--- START Data provided ---

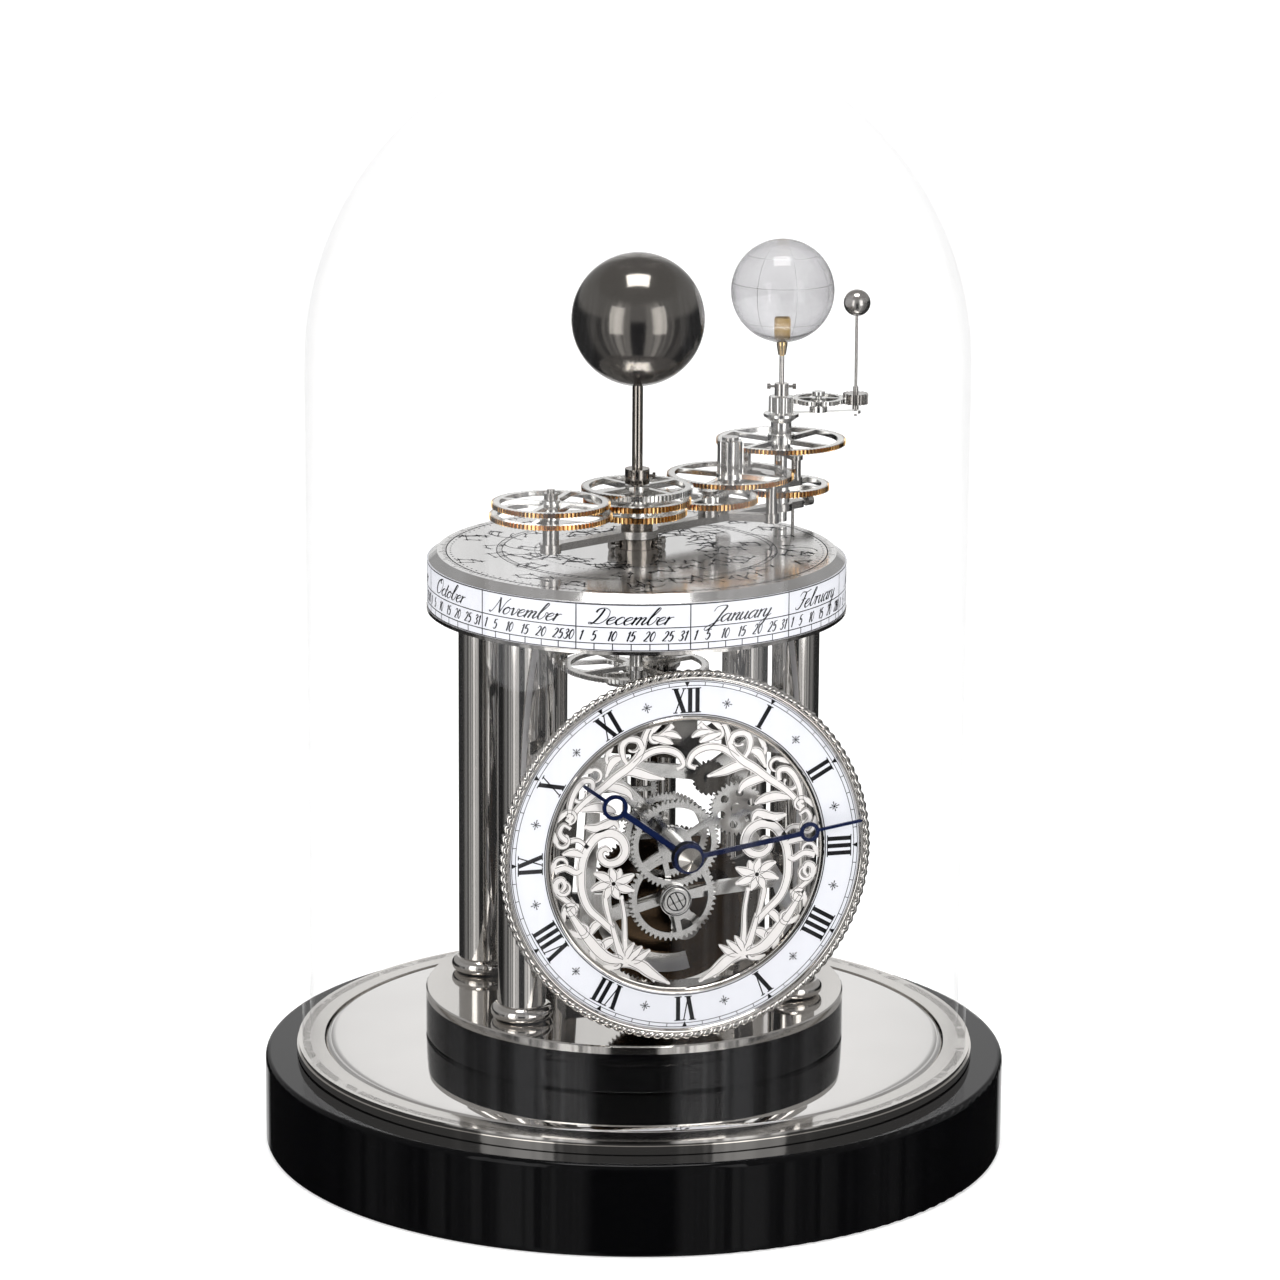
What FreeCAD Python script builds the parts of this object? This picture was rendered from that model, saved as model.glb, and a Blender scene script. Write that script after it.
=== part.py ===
"""Glass-domed orrery clock: a sun, earth and moon model driven over a skeleton clock.

Millimetres, +Z up, origin at the centre of the base's underside, dial facing -Y.
"""
import FreeCAD
import Part
import math
import os

# ---------------------------------------------------------------- driving sizes
BASE_RADIUS = 140.0
BASE_HEIGHT = 34.8
SEAT_RADIUS = 128.0
SEAT_TOP = 39.6
MIRROR_RADIUS = 117.2
MIRROR_TOP = 41.0
DOME_RADIUS = 126.0
DOME_WALL = 3.0
OVERALL_HEIGHT = 424.5

DRUM_RADIUS = 79.0
DRUM_TOP = 56.3
DECK_TOP = 59.5
RING_BOTTOM = 206.2
RING_TOP = 224.8
RING_RADIUS = 77.6
BAND_THICKNESS = 0.5
CHART_RADIUS = 74.4
CHART_TOP = 227.9
HUB_TOP = 240.8
HUB_RADIUS = 5.9

COLUMN_RADIUS = 8.85
COLUMN_CIRCLE = 60.5
COLUMN_ANGLES = (212.0, 334.0, 32.0, 150.0, 111.0, 69.0)

DIAL_HEIGHT = 130.0
DIAL_FRONT = 74.0
DIAL_OUTER = 67.6
DIAL_INNER = 53.2
BEZEL_RADIUS = 69.6
HOURS = 10.0
MINUTES = 13.5

MODULE = 0.5
RUNNING = 0.05
FREE = 0.35

# sun-earth-moon gearing: teeth and positions along the year arm
ARM_ANGLE = 26.8
FIXED_TEETH = 73
IDLER_TEETH = 72
INPUT_TEETH = 79
SILVER_TEETH = 82
REDUCTION_LOWER_TEETH = 89
REDUCTION_UPPER_TEETH = 86
MOON_DRIVE_TEETH = 94
LONG_PINION_TEETH = 18
CARRIER_TEETH = 97
EARTH_PINION_TEETH = 18
MOON_IDLER_TEETH = 40
MOON_ANGLE = -29.3
IDLER_OUT = MODULE * (FIXED_TEETH + IDLER_TEETH) / 2
EARTH_OUT = IDLER_OUT * 2
REDUCTION_OUT = -MODULE * (INPUT_TEETH + REDUCTION_LOWER_TEETH) / 2
MOON_ARM = MODULE * (EARTH_PINION_TEETH + MOON_IDLER_TEETH)

ARM_BOTTOM = 233.2
ARM_TOP = 236.0
FIXED_LEVEL = 241.4
INPUT_LEVEL = 245.6
SILVER_LEVEL = 250.0
WHEEL_THICKNESS = 2.2
THIN_WHEEL = 1.8
BRIDGE_LEVEL = 246.0
UPPER_BRIDGE_LEVEL = 255.6
CARRIER_LEVEL = 259.2
MOON_ARM_LEVEL = 269.7
MOON_GEAR_LEVEL = 274.6
SUN_HEIGHT = 314.8
SUN_RADIUS = 24.7
EARTH_HEIGHT = 317.7
EARTH_RADIUS = 19.6
MOON_HEIGHT = 312.2
MOON_RADIUS = 5.1
STEM_RADIUS = 0.95
STEM_FOOT = 238.4
STEM_TOP = 292.0
SUN_STEM_RADIUS = 2.0
FLANGE_RADIUS = 3.4
COLLAR_LEVEL = 253.2
COLLAR_TOP = 258.8
EARTH_STEM_FOOT = 229.0
EARTH_STEM_TOP = 300.0
FERRULE_TOP = 299.4
LONG_PINION_TOP = 264.2
EARTH_PINION_LEVEL = 271.3
EARTH_PINION_TOP = 277.2
MOON_PINION_LEVEL = 273.4
MOON_PINION_TOP = 277.4
MOON_STEM_RADIUS = 0.55
POST_SPREAD = (55.5, 13.5)
PILLAR_SPREAD = (67.5, 14.0)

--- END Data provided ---

*What you need to do*:
Copy the lines from the start of the data verbatim, stopping after the line containing "HUB_RADIUS = 5.9".

*Task response*:
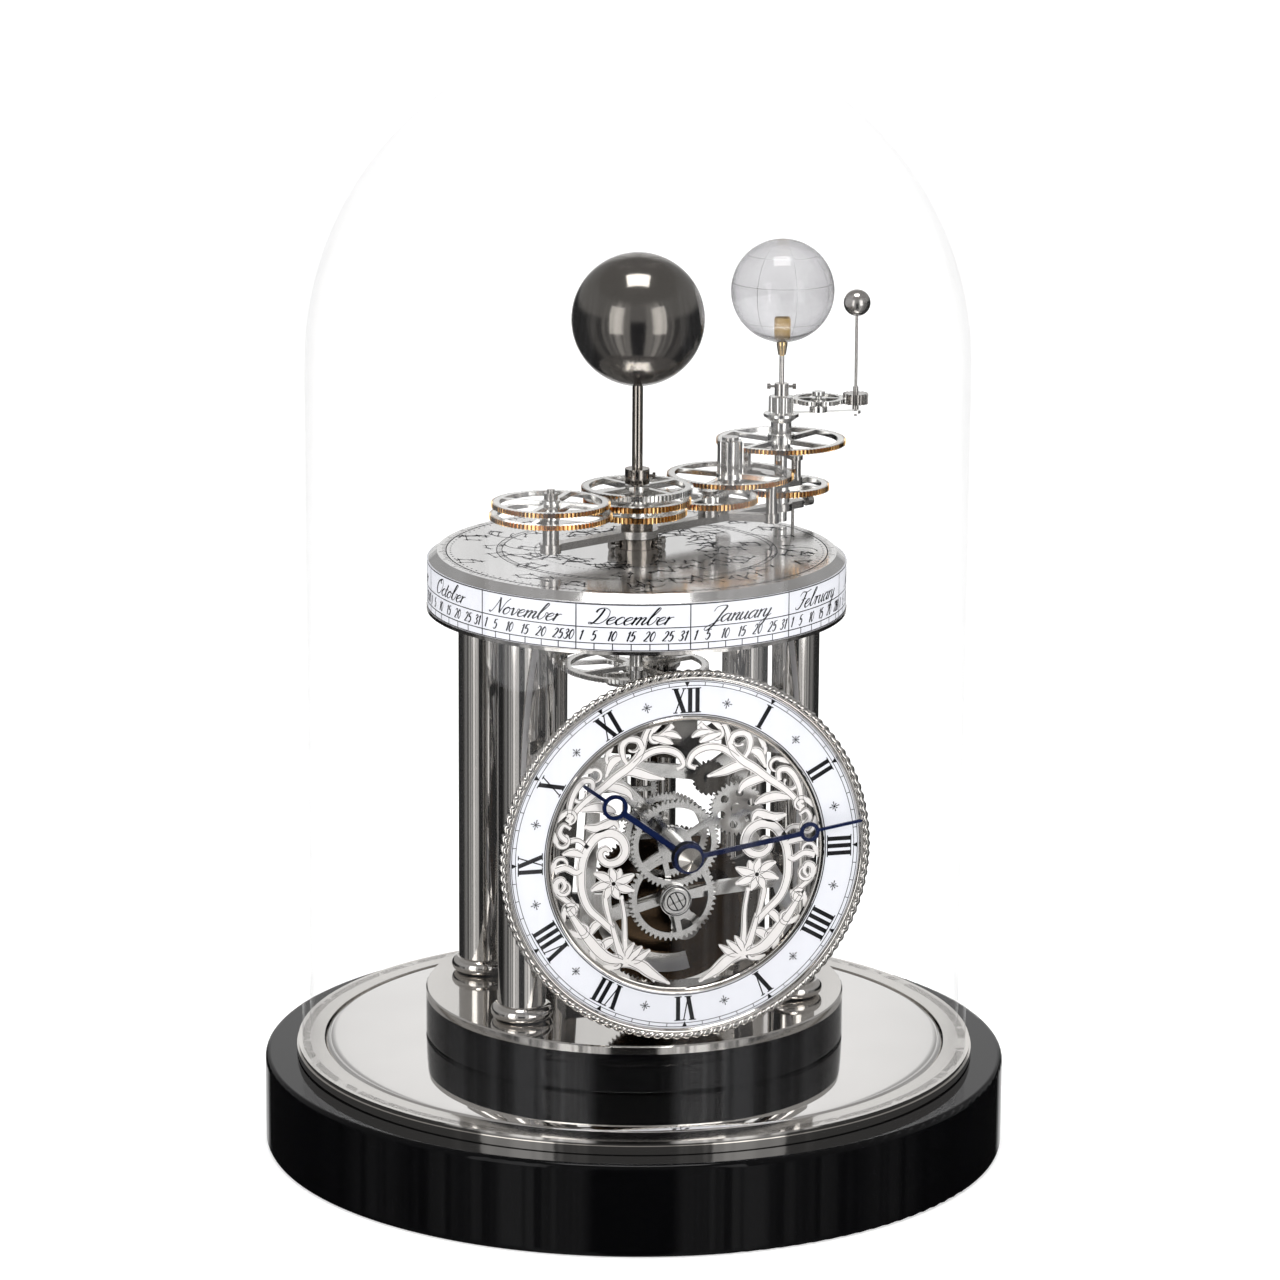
What FreeCAD Python script builds the parts of this object? This picture was rendered from that model, saved as model.glb, and a Blender scene script. Write that script after it.
=== part.py ===
"""Glass-domed orrery clock: a sun, earth and moon model driven over a skeleton clock.

Millimetres, +Z up, origin at the centre of the base's underside, dial facing -Y.
"""
import FreeCAD
import Part
import math
import os

# ---------------------------------------------------------------- driving sizes
BASE_RADIUS = 140.0
BASE_HEIGHT = 34.8
SEAT_RADIUS = 128.0
SEAT_TOP = 39.6
MIRROR_RADIUS = 117.2
MIRROR_TOP = 41.0
DOME_RADIUS = 126.0
DOME_WALL = 3.0
OVERALL_HEIGHT = 424.5

DRUM_RADIUS = 79.0
DRUM_TOP = 56.3
DECK_TOP = 59.5
RING_BOTTOM = 206.2
RING_TOP = 224.8
RING_RADIUS = 77.6
BAND_THICKNESS = 0.5
CHART_RADIUS = 74.4
CHART_TOP = 227.9
HUB_TOP = 240.8
HUB_RADIUS = 5.9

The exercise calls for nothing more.